Brief
Reproduce this listing in full.

Raw data
# # #

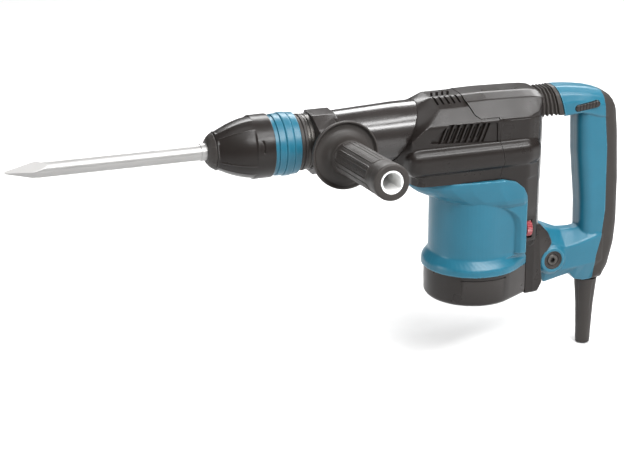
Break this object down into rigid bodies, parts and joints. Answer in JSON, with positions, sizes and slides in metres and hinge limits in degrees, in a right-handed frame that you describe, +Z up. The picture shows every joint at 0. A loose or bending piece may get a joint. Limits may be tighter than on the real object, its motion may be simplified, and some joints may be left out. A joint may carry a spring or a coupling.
{
  "type": "demolition hammer",
  "caption": "Corded hand-held demolition hammer with a bull point, sliding chuck, clamp-on side grip, upright motor and a sprung D-shaped rear handle.",
  "frame": {"origin": "centre of the chuck mouth, on the tool axis", "axes": "+X runs back along the tool axis from the chuck to the rear handle, +Z up away from the motor, -Y to the operator's left, where the side grip points"},
  "size_m": [0.678, 0.2609, 0.3118],
  "materials": {
    "black_rubber": "matte moulded rubber",
    "black_plastic": "fine-textured charcoal glass-filled nylon",
    "grey_casting": "dark grey painted magnesium casting, satin",
    "teal_plastic": "teal-blue moulded nylon, satin",
    "tool_steel": "bright ground tool steel",
    "dark_steel": "hardened, oil-blackened steel",
    "bright_steel": "ground steel",
    "aluminium": "die-cast aluminium",
    "copper": "enamelled copper winding and copper bars",
    "brass": "stamped brass",
    "carbon": "pressed carbon",
    "red_plastic": "red ribbed plastic",
    "white_plastic": "white moulded plastic",
    "fan_plastic": "black moulded fan",
    "board": "potted circuit board"
  },
  "bodies": {
    "housing": {"barrel_housing": "grey_casting", "neck_ring": "black_rubber", "holder_bearing": "bright_steel", "front_oil_seal": "black_rubber", "bolt_guide_ring": "dark_steel", "cylinder": "bright_steel", "main_housing": "black_plastic", "top_cover": "black_plastic", "rear_cover": "black_plastic", "gear_housing": "aluminium", "crank_bearing": "bright_steel", "motor_bearings": "bright_steel", "motor_housing": "teal_plastic", "stator_core": "dark_steel", "field_coils": "copper", "fan_baffle": "black_plastic", "carbon_brushes": "carbon", "brush_holders": "brass", "base_cover": "black_plastic", "base_screws": "dark_steel", "speed_controller": "board", "pivot_pin": "dark_steel", "bellows": "black_rubber", "damper_spring": "dark_steel"},
    "tool_holder": {"tool_holder": "dark_steel", "front_cap": "black_rubber", "lock_rollers": "bright_steel", "chuck_spring": "bright_steel"},
    "release_cover": {"release_cover": "black_plastic", "release_sleeve": "dark_steel"},
    "change_ring": {"change_ring": "teal_plastic"},
    "chisel": {"chisel": "tool_steel"},
    "impact_bolt": {"impact_bolt": "dark_steel"},
    "striker": {"striker": "bright_steel", "striker_seal": "black_rubber"},
    "piston": {"piston": "aluminium", "piston_seal": "black_rubber", "wrist_pin": "bright_steel"},
    "connecting_rod": {"connecting_rod": "aluminium"},
    "crank": {"crankshaft": "dark_steel", "crank_gear": "bright_steel"},
    "armature": {"armature_shaft": "bright_steel", "armature_core": "dark_steel", "commutator": "copper", "cooling_fan": "fan_plastic"},
    "grip_clamp": {"grip_saddle": "black_plastic", "clamp_band": "bright_steel", "clamp_stud": "bright_steel"},
    "side_grip": {"grip_flange": "black_rubber", "grip_sleeve": "black_rubber", "grip_liner": "white_plastic"},
    "rear_handle": {"handle_left": "teal_plastic", "handle_right": "teal_plastic", "handle_pad": "black_rubber", "handle_screws": "dark_steel", "pivot_bushings": "black_rubber", "switch_body": "black_plastic", "cord_guard": "black_rubber"},
    "switch_lever": {"switch_lever": "black_plastic"},
    "speed_dial": {"speed_dial": "red_plastic"}
  },
  "joints": [
    {"name": "holder_index", "type": "hinge", "parent": "housing", "child": "tool_holder", "pos_m": [0.05, 0, 0], "axis": [1, 0, 0], "continuous": true},
    {"name": "release_slide", "type": "slide", "parent": "tool_holder", "child": "release_cover", "axis": [1, 0, 0], "range_m": [0, 0.004], "stiffness_N_per_m": 1500, "springref_m": -0.008, "deforming": ["chuck_spring"]},
    {"name": "change_ring_slide", "type": "slide", "parent": "tool_holder", "child": "change_ring", "axis": [1, 0, 0], "range_m": [0, 0.004]},
    {"name": "chisel_slide", "type": "slide", "parent": "tool_holder", "child": "chisel", "axis": [-1, 0, 0], "range_m": [0, 0.025]},
    {"name": "bolt_slide", "type": "slide", "parent": "housing", "child": "impact_bolt", "axis": [-1, 0, 0], "range_m": [0, 0.0125]},
    {"name": "piston_slide", "type": "slide", "parent": "housing", "child": "piston", "axis": [1, 0, 0], "range_m": [0, 0.026]},
    {"name": "striker_slide", "type": "slide", "parent": "housing", "child": "striker", "axis": [1, 0, 0], "range_m": [0, 0.011]},
    {"name": "rod_swing", "type": "hinge", "parent": "piston", "child": "connecting_rod", "pos_m": [0.20112, 0, 0], "axis": [0, 0, 1], "range_deg": [-18, 18]},
    {"name": "armature_spin", "type": "hinge", "parent": "housing", "child": "armature", "pos_m": [0.298, 0, -0.1], "axis": [0, 0, 1], "continuous": true},
    {"name": "crank_spin", "type": "hinge", "parent": "housing", "child": "crank", "pos_m": [0.25612, 0, -0.025], "axis": [0, 0, 1], "continuous": true},
    {"name": "clamp_swing", "type": "hinge", "parent": "housing", "child": "grip_clamp", "pos_m": [0.1227, 0, 0], "axis": [1, 0, 0], "continuous": true},
    {"name": "grip_turn", "type": "hinge", "parent": "grip_clamp", "child": "side_grip", "pos_m": [0.1227, -0.09962, 0.00872], "axis": [0, -0.9962, 0.0872], "range_deg": [-720, 0]},
    {"name": "handle_swing", "type": "hinge", "parent": "housing", "child": "rear_handle", "pos_m": [0.384, 0, -0.157], "axis": [0, 1, 0], "range_deg": [-1.2, 1.2], "stiffness_Nm_per_rad": 400, "deforming": ["bellows", "damper_spring"]},
    {"name": "switch_slide", "type": "slide", "parent": "rear_handle", "child": "switch_lever", "axis": [0, 1, 0], "range_m": [0, 0.004]},
    {"name": "dial_turn", "type": "hinge", "parent": "housing", "child": "speed_dial", "pos_m": [0.3475, -0.0335, -0.112], "axis": [1, 0, 0], "range_deg": [-120, 120]}
  ],
  "couplings": [
    {"joint": "crank_spin", "follows": "armature_spin", "ratio": -0.19643},
    {"joint": "bolt_slide", "follows": "chisel_slide", "ratio": 0.5},
    {"joint": "striker_slide", "follows": "piston_slide", "ratio": 0.423}
  ]
}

# # #

Result
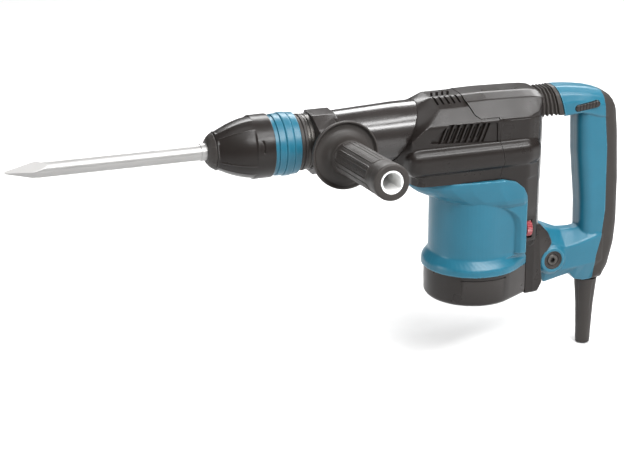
Break this object down into rigid bodies, parts and joints. Answer in JSON, with positions, sizes and slides in metres and hinge limits in degrees, in a right-handed frame that you describe, +Z up. The picture shows every joint at 0. A loose or bending piece may get a joint. Limits may be tighter than on the real object, its motion may be simplified, and some joints may be left out. A joint may carry a spring or a coupling.
{
  "type": "demolition hammer",
  "caption": "Corded hand-held demolition hammer with a bull point, sliding chuck, clamp-on side grip, upright motor and a sprung D-shaped rear handle.",
  "frame": {"origin": "centre of the chuck mouth, on the tool axis", "axes": "+X runs back along the tool axis from the chuck to the rear handle, +Z up away from the motor, -Y to the operator's left, where the side grip points"},
  "size_m": [0.678, 0.2609, 0.3118],
  "materials": {
    "black_rubber": "matte moulded rubber",
    "black_plastic": "fine-textured charcoal glass-filled nylon",
    "grey_casting": "dark grey painted magnesium casting, satin",
    "teal_plastic": "teal-blue moulded nylon, satin",
    "tool_steel": "bright ground tool steel",
    "dark_steel": "hardened, oil-blackened steel",
    "bright_steel": "ground steel",
    "aluminium": "die-cast aluminium",
    "copper": "enamelled copper winding and copper bars",
    "brass": "stamped brass",
    "carbon": "pressed carbon",
    "red_plastic": "red ribbed plastic",
    "white_plastic": "white moulded plastic",
    "fan_plastic": "black moulded fan",
    "board": "potted circuit board"
  },
  "bodies": {
    "housing": {"barrel_housing": "grey_casting", "neck_ring": "black_rubber", "holder_bearing": "bright_steel", "front_oil_seal": "black_rubber", "bolt_guide_ring": "dark_steel", "cylinder": "bright_steel", "main_housing": "black_plastic", "top_cover": "black_plastic", "rear_cover": "black_plastic", "gear_housing": "aluminium", "crank_bearing": "bright_steel", "motor_bearings": "bright_steel", "motor_housing": "teal_plastic", "stator_core": "dark_steel", "field_coils": "copper", "fan_baffle": "black_plastic", "carbon_brushes": "carbon", "brush_holders": "brass", "base_cover": "black_plastic", "base_screws": "dark_steel", "speed_controller": "board", "pivot_pin": "dark_steel", "bellows": "black_rubber", "damper_spring": "dark_steel"},
    "tool_holder": {"tool_holder": "dark_steel", "front_cap": "black_rubber", "lock_rollers": "bright_steel", "chuck_spring": "bright_steel"},
    "release_cover": {"release_cover": "black_plastic", "release_sleeve": "dark_steel"},
    "change_ring": {"change_ring": "teal_plastic"},
    "chisel": {"chisel": "tool_steel"},
    "impact_bolt": {"impact_bolt": "dark_steel"},
    "striker": {"striker": "bright_steel", "striker_seal": "black_rubber"},
    "piston": {"piston": "aluminium", "piston_seal": "black_rubber", "wrist_pin": "bright_steel"},
    "connecting_rod": {"connecting_rod": "aluminium"},
    "crank": {"crankshaft": "dark_steel", "crank_gear": "bright_steel"},
    "armature": {"armature_shaft": "bright_steel", "armature_core": "dark_steel", "commutator": "copper", "cooling_fan": "fan_plastic"},
    "grip_clamp": {"grip_saddle": "black_plastic", "clamp_band": "bright_steel", "clamp_stud": "bright_steel"},
    "side_grip": {"grip_flange": "black_rubber", "grip_sleeve": "black_rubber", "grip_liner": "white_plastic"},
    "rear_handle": {"handle_left": "teal_plastic", "handle_right": "teal_plastic", "handle_pad": "black_rubber", "handle_screws": "dark_steel", "pivot_bushings": "black_rubber", "switch_body": "black_plastic", "cord_guard": "black_rubber"},
    "switch_lever": {"switch_lever": "black_plastic"},
    "speed_dial": {"speed_dial": "red_plastic"}
  },
  "joints": [
    {"name": "holder_index", "type": "hinge", "parent": "housing", "child": "tool_holder", "pos_m": [0.05, 0, 0], "axis": [1, 0, 0], "continuous": true},
    {"name": "release_slide", "type": "slide", "parent": "tool_holder", "child": "release_cover", "axis": [1, 0, 0], "range_m": [0, 0.004], "stiffness_N_per_m": 1500, "springref_m": -0.008, "deforming": ["chuck_spring"]},
    {"name": "change_ring_slide", "type": "slide", "parent": "tool_holder", "child": "change_ring", "axis": [1, 0, 0], "range_m": [0, 0.004]},
    {"name": "chisel_slide", "type": "slide", "parent": "tool_holder", "child": "chisel", "axis": [-1, 0, 0], "range_m": [0, 0.025]},
    {"name": "bolt_slide", "type": "slide", "parent": "housing", "child": "impact_bolt", "axis": [-1, 0, 0], "range_m": [0, 0.0125]},
    {"name": "piston_slide", "type": "slide", "parent": "housing", "child": "piston", "axis": [1, 0, 0], "range_m": [0, 0.026]},
    {"name": "striker_slide", "type": "slide", "parent": "housing", "child": "striker", "axis": [1, 0, 0], "range_m": [0, 0.011]},
    {"name": "rod_swing", "type": "hinge", "parent": "piston", "child": "connecting_rod", "pos_m": [0.20112, 0, 0], "axis": [0, 0, 1], "range_deg": [-18, 18]},
    {"name": "armature_spin", "type": "hinge", "parent": "housing", "child": "armature", "pos_m": [0.298, 0, -0.1], "axis": [0, 0, 1], "continuous": true},
    {"name": "crank_spin", "type": "hinge", "parent": "housing", "child": "crank", "pos_m": [0.25612, 0, -0.025], "axis": [0, 0, 1], "continuous": true},
    {"name": "clamp_swing", "type": "hinge", "parent": "housing", "child": "grip_clamp", "pos_m": [0.1227, 0, 0], "axis": [1, 0, 0], "continuous": true},
    {"name": "grip_turn", "type": "hinge", "parent": "grip_clamp", "child": "side_grip", "pos_m": [0.1227, -0.09962, 0.00872], "axis": [0, -0.9962, 0.0872], "range_deg": [-720, 0]},
    {"name": "handle_swing", "type": "hinge", "parent": "housing", "child": "rear_handle", "pos_m": [0.384, 0, -0.157], "axis": [0, 1, 0], "range_deg": [-1.2, 1.2], "stiffness_Nm_per_rad": 400, "deforming": ["bellows", "damper_spring"]},
    {"name": "switch_slide", "type": "slide", "parent": "rear_handle", "child": "switch_lever", "axis": [0, 1, 0], "range_m": [0, 0.004]},
    {"name": "dial_turn", "type": "hinge", "parent": "housing", "child": "speed_dial", "pos_m": [0.3475, -0.0335, -0.112], "axis": [1, 0, 0], "range_deg": [-120, 120]}
  ],
  "couplings": [
    {"joint": "crank_spin", "follows": "armature_spin", "ratio": -0.19643},
    {"joint": "bolt_slide", "follows": "chisel_slide", "ratio": 0.5},
    {"joint": "striker_slide", "follows": "piston_slide", "ratio": 0.423}
  ]
}